Contestation sociale en Tunisie : le Premier ministre appelle à la patience

Le Premier ministre tunisien et son gouvernement lors d'un conseil des ministres extraordinaire, le 23 janvier 2016 à Carthage. (AP Photo/Riadh Dridi)

Aucune mesure concrète n'a été annoncée par le Premier ministre samedi, après un conseil des ministres extraordinaire consacré à la contestation sociale qui secoue la Tunisie depuis plusieurs jours.

Le Premier ministre Habib Essid a appelé samedi 23 janvier à la "patience" après une semaine d'une contestation sociale inédite depuis la révolution de 2011 en Tunisie. Il n'a toutefois pas sans annoncé de mesures concrètes pour s'attaquer aux problèmes persistants du chômage et de la corruption.

Après plusieurs jours d'affrontements entre manifestants et policiers, qui ont poussé les autorités à déclarer un couvre-feu national nocturne pour une durée indéterminée, la vie a repris son cours dans plusieurs villes.

Malgré un possible risque d'une nouvelle escalade, Habib Essid n'a annoncé aucune mesure à l'issue d'un conseil des ministres extraordinaire, exhortant ses compatriotes à "comprendre qu'il y a des difficultés (...). Les solutions existent mais il faut un peu de patience et d'optimisme".

Il a expliqué que le pays était "en danger malgré les choses positives que nous avons accomplies, surtout au niveau de la transition démocratique", en évoquant de nouveau les défis "sécuritaire, économique et social".

Pas de "baguette magique"

Le Premier ministre, qui a dit la veille ne pas avoir de "baguette magique pour donner de l'emploi à tout le monde en même temps", a souligné que le conseil des ministres resterait mobilisé pour étudier la situation dans le pays, qui fait figure de rescapé du Printemps arabe sans parvenir à s'extirper du marasme économique.

L'analyste Selim Kharrat a jugé ces déclarations plutôt décevantes, se disant "pas étonné" de l'absence d'annonces.

"Si le gouvernement avait des solutions à proposer, il l'aurait fait bien avant l'éclatement de la crise. Il ne faut pas oublier que sa marge de manoeuvre est très réduite", a-t-il dit à l'AFP.

Mais il "aurait pu prendre des mesures non coûteuses" contre la corruption et a "raté une occasion de donner un signal positif", a ajouté M. Kharrat. "Ce que réclament les manifestants, c'est non seulement du travail mais aussi des dirigeants intègres et au service des populations."

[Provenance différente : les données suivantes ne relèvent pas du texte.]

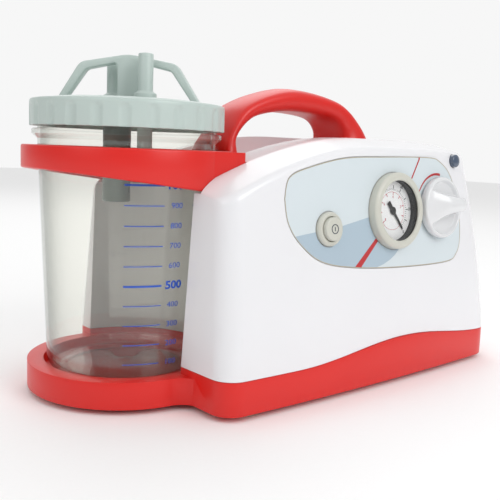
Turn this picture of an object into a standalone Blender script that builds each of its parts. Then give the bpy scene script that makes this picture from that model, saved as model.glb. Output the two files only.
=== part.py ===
"""Portable hospital suction pump: a two-shell housing on a base tray, with a lidded collection jar at its left.

World frame: origin on the floor under the middle of the whole object, +X along its length, +Y to the back, +Z up.
"""

import math

import bmesh
import bpy
from mathutils import Matrix, Vector

GAP = 0.0003  # left between pieces that rest on or against each other
SLIDE_GAP = 0.0004  # left around a piece that turns or slides
OVERRUN = 0.002  # how far a cutter runs past the face that it opens
WELD = 0.00001

# Whole object
LENGTH = 0.353
DEPTH = 0.180
WALL = 0.0025
FRONT_Y = -DEPTH / 2
REAR_Y = DEPTH / 2

# Jar tray and jar ring
RING_R = 0.0665
RING_WALL = 0.008
RING_TOP = 0.157
RING_LOW = 0.132
RING_LOW_FAR = 0.143
RING_CHAMFER = 0.001
TRAY_R = 0.0631
TRAY_TOP = 0.0202
TRAY_BOTTOM = 0.0035
POCKET_FLOOR = 0.0125
POCKET_GAP = 0.002
BASE_FLOOR = 0.0025
JAR_X = -LENGTH / 2 + RING_R
JAR_Y = 0.011
BLOCK_OUT = 0.061  # ring's flat lug, from the jar axis to its face
BLOCK_IN = 0.046
BLOCK_START = 0.018
BLOCK_END = 0.0500

# Housing
WING_OFFSET = 0.011  # housing's left face from the jar axis
HOUSING_LEFT = JAR_X + WING_OFFSET
HOUSING_RIGHT = LENGTH / 2
HOUSING_LENGTH = HOUSING_RIGHT - HOUSING_LEFT
HOUSING_TOP = 0.1695
SEAM_Z = 0.0247
SEAM_RISE = 0.0085
SEAM_MID = 0.159
SEAM_REACH = 0.105
SEAM_PITCH = 0.0092  # along the housing, between two points of the seam's wave
STATION_PITCH = 0.022  # along the housing, between two of its cross-sections
FRONT_LEAN = math.radians(6)
REAR_LEAN = math.radians(4)
SIDE_LEAN = math.radians(2.5)
LEFT_SKEW = 0.011
FACE_BOW = 0.0163
BELLY_Z = 0.027
RIGHT_DRAW = 0.0275
RIGHT_DRAW_POWER = 1.63
SHOULDER_LENGTH = 0.135
SHOULDER_DROP = 0.0345
END_START = 0.185
END_DROP = 0.0058
EDGE_DROP = 0.006
EDGE_R = 0.006
CREST_R = 0.018
FRONT_CREST = 0.026
REAR_CREST = 0.022
LEFT_CORNER_R = 0.013
RIGHT_CORNER_R = 0.020
RECESS_R = 0.0570
RECESS_R_TOP = 0.0615
TROUGH_DEPTH = 0.020
TROUGH_FLOOR = 0.027
TROUGH_MOUTH = 0.040
WAIST_R = 0.014
REAR_WAIST_R = 0.004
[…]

Le calme revient Kasserine

Samedi, un calme relatif régnait dans les villes ayant été le théâtre ces derniers jours de violences, selon des correspondants de l'AFP.

A Kasserine, dans le centre défavorisé du pays d'où est parti le mouvement de contestation, la vie a repris son cours. La veille, des habitants, dont de nombreux jeunes, avaient lancé une campagne de nettoyage des traces des heurts.

A Sidi Bouzid - berceau de la révolution tunisienne -, non loin de là, quelques lycéens ont mis le feu à des pneus mais il n'y a pas eu d'autres incidents.

Les tensions sociales ont débuté le 16 janvier à Kasserine, lorsqu'un chômeur de 28 ans, Ridha Yahyaoui, est mort électrocuté après être monté sur un poteau. Il protestait avec d'autres contre son retrait d'une liste d'embauches dans la fonction publique.

La contestation s'est rapidement propagée.

Couvre-feu

Vendredi soir, dans une allocution télévisée, le président Béji Caïd Essebsi a reconnu que la contestation était "naturelle" et appelé le gouvernement à élaborer un plan contre le chômage.

La nuit précédente, dans certaines villes, des postes de police avaient été incendiés et des "saccages" s'étaient produits dans une banlieue populaire du Grand Tunis.

Pour toute la journée et la nuit de vendredi, 261 personnes ont été arrêtées pour troubles et 84 pour violation du couvre-feu, a indiqué le ministère de l'Intérieur.

Après ces violences, les autorités ont décrété un couvre-feu nocturne, arguant du "danger" que représentait la poursuite des "atteintes contre les propriétés publiques et privées (...) pour la sécurité de la patrie et des citoyens".

Le chef de l'Etat a mis en garde contre la récupération de la contestation par "des mains malveillantes", évoquant des partis politiques sans les nommer ainsi que le groupe jihadiste Etat islamique (EI), qui a revendiqué les trois attentats meurtriers majeurs ayant frappé la Tunisie en 2015.

La France a de son côté annoncé un plan de soutien à la Tunisie d'un milliard d'euros sur cinq ans, visant "à aider les régions défavorisées et la jeunesse, en mettant l'accent sur l'emploi".